The article attempts to answer the following questions: (1) which environmental parameter is the principal determinant of aeolian desertification risk (ADR)? (2) What is the relative importance of a single determinant of ADR? (3) Do the factors influencing ADR work independently or in combination with each other? This study is instrumental in providing a basic understanding of the role determinants play in triggering ADR and the interactions between these determinants.

Data and Methods

Study area

The study area is a ecologically fragile mountain and hill area with an elevation between 1200 m and 2500 m, located in the northern Shanxi province of China, roughly between 110.93°E to 114.53°E and 38.65°N to 40.72°N (Fig 1). It covers an area of about 30 000 km2 and includes 18 counties. The area contains no privately owned land or is protected in any way. No specific permits were required for the described field studies and the study does not involve endangered or protected species. The study area is characterized by a temperate continental monsoon climate, with dry and cold winters and arid and windy springs. The mean annual precipitation ranges from 350 mm to 500 mm, which mainly occurs during July–September. The mean annual air temperature is about 7°C, with monthly mean temperatures of −11°C in January and 21°C in July. The mean annual evaporation is approximately 2000 mm, which is nearly four times greater than the mean annual precipitation. The mean annual wind speed is more than 4.0 m s−1, with an average of 40 days per year of strong wind (>6.0 m s−1), which usually occurs from March to May. The study area is a transition zone between warm temperate deciduous forest and temperate grassland. The main vegetation types are secondary scrubs and grasses. Zonal soil mainly includes chestnut soil and cinnamon soil. The concurrence of a large number of windy days per year, low vegetation cover during winter and spring, and loose, dry surface sediments are the fundamental environmental conditions [23].

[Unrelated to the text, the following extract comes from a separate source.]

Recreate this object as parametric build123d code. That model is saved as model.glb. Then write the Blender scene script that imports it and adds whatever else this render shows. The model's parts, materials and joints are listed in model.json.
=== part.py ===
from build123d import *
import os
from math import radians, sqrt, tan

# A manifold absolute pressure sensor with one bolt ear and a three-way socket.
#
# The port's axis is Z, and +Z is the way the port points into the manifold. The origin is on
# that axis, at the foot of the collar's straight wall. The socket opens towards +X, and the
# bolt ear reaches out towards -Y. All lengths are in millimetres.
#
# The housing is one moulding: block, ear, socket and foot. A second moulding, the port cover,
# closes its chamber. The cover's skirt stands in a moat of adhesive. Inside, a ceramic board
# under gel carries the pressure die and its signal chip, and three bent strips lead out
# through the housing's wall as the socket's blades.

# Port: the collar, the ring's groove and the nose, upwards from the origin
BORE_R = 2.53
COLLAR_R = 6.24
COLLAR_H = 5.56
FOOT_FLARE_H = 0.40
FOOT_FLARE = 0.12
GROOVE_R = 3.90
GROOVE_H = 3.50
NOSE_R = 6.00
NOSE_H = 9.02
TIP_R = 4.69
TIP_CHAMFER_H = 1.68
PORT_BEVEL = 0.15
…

The economy of the study area is dominated by rain-fed agriculture, coal mining, and animal husbandry. During the last 10 years, the average population density has been 155.8 people per square mile, which is much higher than the population carrying capacity of 7 to 22 people per square kilometer set by the United Nations Food and Agriculture Organization for arid and semi-arid regions.

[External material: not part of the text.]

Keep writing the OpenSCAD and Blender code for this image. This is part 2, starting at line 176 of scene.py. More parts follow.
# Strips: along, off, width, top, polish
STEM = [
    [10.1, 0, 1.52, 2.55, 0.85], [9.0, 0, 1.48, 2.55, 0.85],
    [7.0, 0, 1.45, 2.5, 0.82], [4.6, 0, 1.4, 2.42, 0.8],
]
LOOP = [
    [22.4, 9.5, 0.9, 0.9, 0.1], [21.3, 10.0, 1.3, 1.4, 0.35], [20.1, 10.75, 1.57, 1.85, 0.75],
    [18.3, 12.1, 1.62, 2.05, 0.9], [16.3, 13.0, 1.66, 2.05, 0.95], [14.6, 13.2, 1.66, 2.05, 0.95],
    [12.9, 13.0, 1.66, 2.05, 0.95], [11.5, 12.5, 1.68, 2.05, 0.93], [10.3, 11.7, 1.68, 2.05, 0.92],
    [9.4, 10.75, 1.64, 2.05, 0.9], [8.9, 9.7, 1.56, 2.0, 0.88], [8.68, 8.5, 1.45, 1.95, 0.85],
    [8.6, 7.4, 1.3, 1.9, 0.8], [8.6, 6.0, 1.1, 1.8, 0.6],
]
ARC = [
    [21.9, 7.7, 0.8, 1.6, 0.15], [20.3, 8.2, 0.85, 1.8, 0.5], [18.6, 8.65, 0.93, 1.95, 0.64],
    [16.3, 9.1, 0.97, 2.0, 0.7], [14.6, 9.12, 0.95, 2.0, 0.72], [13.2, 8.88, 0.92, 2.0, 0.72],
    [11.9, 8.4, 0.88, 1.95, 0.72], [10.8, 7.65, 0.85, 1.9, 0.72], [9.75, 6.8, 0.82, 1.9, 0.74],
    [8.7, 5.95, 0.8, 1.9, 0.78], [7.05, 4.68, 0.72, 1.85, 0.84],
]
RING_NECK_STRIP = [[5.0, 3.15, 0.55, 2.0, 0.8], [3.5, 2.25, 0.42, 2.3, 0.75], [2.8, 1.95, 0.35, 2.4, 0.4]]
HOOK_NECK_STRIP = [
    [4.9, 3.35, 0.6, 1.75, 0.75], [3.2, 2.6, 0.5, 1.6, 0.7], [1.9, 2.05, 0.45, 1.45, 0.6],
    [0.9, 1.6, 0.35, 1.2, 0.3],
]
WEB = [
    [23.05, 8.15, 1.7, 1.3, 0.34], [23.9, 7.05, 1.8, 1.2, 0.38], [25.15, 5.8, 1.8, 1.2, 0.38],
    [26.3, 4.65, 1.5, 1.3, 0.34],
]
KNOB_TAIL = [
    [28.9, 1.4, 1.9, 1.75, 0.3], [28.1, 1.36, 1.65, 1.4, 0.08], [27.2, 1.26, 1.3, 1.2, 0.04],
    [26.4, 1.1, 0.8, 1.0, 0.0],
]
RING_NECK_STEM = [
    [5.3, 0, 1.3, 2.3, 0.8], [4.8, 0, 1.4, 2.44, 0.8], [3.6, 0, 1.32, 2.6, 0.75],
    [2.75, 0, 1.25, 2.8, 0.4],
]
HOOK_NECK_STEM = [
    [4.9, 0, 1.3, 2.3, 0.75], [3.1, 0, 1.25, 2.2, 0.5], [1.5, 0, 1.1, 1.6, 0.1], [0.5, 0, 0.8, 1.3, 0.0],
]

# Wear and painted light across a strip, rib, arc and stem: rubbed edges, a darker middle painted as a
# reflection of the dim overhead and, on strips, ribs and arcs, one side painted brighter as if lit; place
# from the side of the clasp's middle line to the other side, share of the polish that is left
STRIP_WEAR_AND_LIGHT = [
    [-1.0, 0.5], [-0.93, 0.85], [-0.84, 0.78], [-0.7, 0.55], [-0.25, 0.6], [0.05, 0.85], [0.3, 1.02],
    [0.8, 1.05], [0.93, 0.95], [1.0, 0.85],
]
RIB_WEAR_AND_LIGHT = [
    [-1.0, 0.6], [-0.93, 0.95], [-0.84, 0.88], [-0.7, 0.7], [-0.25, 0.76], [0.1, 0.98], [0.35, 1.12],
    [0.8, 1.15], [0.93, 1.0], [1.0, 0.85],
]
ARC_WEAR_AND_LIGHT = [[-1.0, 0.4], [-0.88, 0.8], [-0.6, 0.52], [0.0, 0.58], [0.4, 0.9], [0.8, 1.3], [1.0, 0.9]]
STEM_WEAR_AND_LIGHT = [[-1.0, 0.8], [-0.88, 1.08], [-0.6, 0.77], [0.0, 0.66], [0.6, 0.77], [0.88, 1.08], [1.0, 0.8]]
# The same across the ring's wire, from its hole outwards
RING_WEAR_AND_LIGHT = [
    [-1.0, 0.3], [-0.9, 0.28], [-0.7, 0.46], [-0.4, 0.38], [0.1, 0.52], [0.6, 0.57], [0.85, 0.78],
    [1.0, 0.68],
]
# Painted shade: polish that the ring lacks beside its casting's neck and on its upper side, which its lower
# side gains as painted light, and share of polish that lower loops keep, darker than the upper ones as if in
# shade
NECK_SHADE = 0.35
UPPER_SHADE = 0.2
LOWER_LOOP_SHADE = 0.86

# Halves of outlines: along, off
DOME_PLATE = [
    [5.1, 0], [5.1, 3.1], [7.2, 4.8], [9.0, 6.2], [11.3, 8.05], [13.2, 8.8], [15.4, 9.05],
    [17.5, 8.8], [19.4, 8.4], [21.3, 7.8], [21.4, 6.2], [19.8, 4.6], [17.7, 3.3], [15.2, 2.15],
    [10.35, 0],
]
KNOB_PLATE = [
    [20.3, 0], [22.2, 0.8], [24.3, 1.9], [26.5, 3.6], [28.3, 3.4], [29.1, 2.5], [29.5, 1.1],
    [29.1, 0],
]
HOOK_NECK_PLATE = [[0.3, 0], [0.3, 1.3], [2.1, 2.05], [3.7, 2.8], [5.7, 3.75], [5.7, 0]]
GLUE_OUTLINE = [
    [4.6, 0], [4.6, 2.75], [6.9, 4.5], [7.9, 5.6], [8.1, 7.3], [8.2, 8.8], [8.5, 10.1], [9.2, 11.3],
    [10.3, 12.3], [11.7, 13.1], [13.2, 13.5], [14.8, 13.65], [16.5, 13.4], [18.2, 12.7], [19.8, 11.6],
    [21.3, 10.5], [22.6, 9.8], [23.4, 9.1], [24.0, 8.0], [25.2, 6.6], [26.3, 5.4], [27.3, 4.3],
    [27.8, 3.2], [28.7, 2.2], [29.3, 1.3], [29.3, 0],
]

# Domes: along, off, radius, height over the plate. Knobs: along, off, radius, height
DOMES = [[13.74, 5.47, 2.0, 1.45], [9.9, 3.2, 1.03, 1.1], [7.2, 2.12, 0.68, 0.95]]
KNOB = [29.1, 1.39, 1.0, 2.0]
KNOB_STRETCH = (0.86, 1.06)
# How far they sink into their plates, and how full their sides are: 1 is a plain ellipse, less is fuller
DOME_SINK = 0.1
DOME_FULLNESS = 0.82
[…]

Both the physical environment and economic conditions are largely deficient. According to a bulletin of status quo of desertification and sandification in China (State Forestry Administration, P.R. China, 2011), the area of desertified land caused by wind erosion was 617 7.79 km2, accounting for 25.14% of the total land area in the study area. Although some large-scale national programs (e.g., Three-North Shelterbelt Program and Beijing–Tianjin Sand Source Control Program) may have had some beneficial effects on reducing dust storms and controlling desertification in our study area, aeolian desertification still remains a major environmental problem impeding local development.

Data description

Proxy for desertification risk.

Caused by aeolian erosion and sediment (sand and dust) deposition, aeolian desertification is frequently associated with an initial shrinkage in vegetation cover. This means that land in an unvegetated state is susceptible to desertification, and that it should be possible to determine desertification risk by evaluating the vegetation [24, 25]. Therefore, the vegetation condition of degraded land has always served as a preferred quantitative indicator of desertification at different spatial-temporal scales [26, 27].

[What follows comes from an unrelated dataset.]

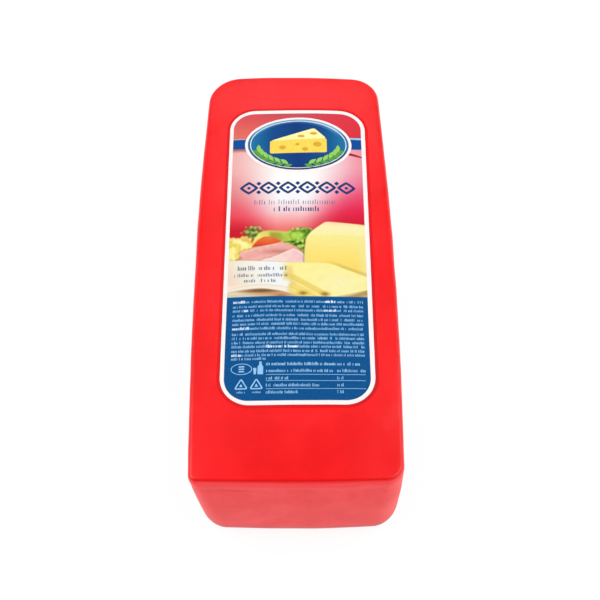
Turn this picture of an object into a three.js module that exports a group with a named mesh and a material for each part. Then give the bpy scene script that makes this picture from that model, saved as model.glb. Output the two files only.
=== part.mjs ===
// A pressed loaf of semi-hard cheese in a red coating, with a rounded label stuck to its top.
// Millimetres, +Z up. The loaf lies along Y and rests on its flat underside at z = 0.
// The origin is the middle of the loaf's footprint. The -Y end is the front.
import * as THREE from "three";

// The loaf as the mould leaves it: soft edges and corners below, a tight rim above.
const LOAF = {
  width: 120,
  length: 297,
  rimHeight: 77.3,
  crown: 3.6, // how far the middle of the top stands above the rim
  baseEdge: 12.4, // radius between the underside and the walls
  rimEdge: 2.4, // radius between the walls and the top
  baseCorner: 15.9, // upright corners where they meet the underside
  sideBow: 0.055, // share of its width that each end loses to the bowed sides
  endBow: 0.01, // share of its length that each side loses to the bowed ends
  belly: 0.009, // how much wider the walls are at half height
  lean: 2.8, // sideways shift of the underside, from pressing
  cornerEase: 1.5, // how late, going up, a corner takes its rim radius
  crownEndShare: 0.6, // share of the crown that is gone at the ends
};
// Upright corner radii at the rim. The lid of the mould squares the front left one most.
const RIM_CORNER = { frontRight: 9.6, backRight: 17.6, backLeft: 20.9, frontLeft: 4.1 };

const LABEL = {
  width: 88,
  length: 220,
  corner: 17.2,
  thickness: 0.2,
  offsetX: 1.5,
  offsetY: 6,
};
const CLEARANCE = 0.3; // between the label's underside and the loaf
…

There are a number of vegetation-cover-related variables that have proven to be valid criteria for assessing desertification risk and its evolution such as fractional vegetation cover (FVC) [28, 29], net primary productivity (NPP) [13, 30], and vegetation rain use efficiency (RUE) [31, 32]. Among these vegetation indicators, FVC can easily be interpreted from remote-sensing observations. Hence, it is treated as a proxy for ADR in our research according to China’s Land Desertification Monitoring Method (GB/T 20483–2006). Our hypothesis is that the smaller the mean annual FVC, the higher the ADR, and vice versa [16, 33].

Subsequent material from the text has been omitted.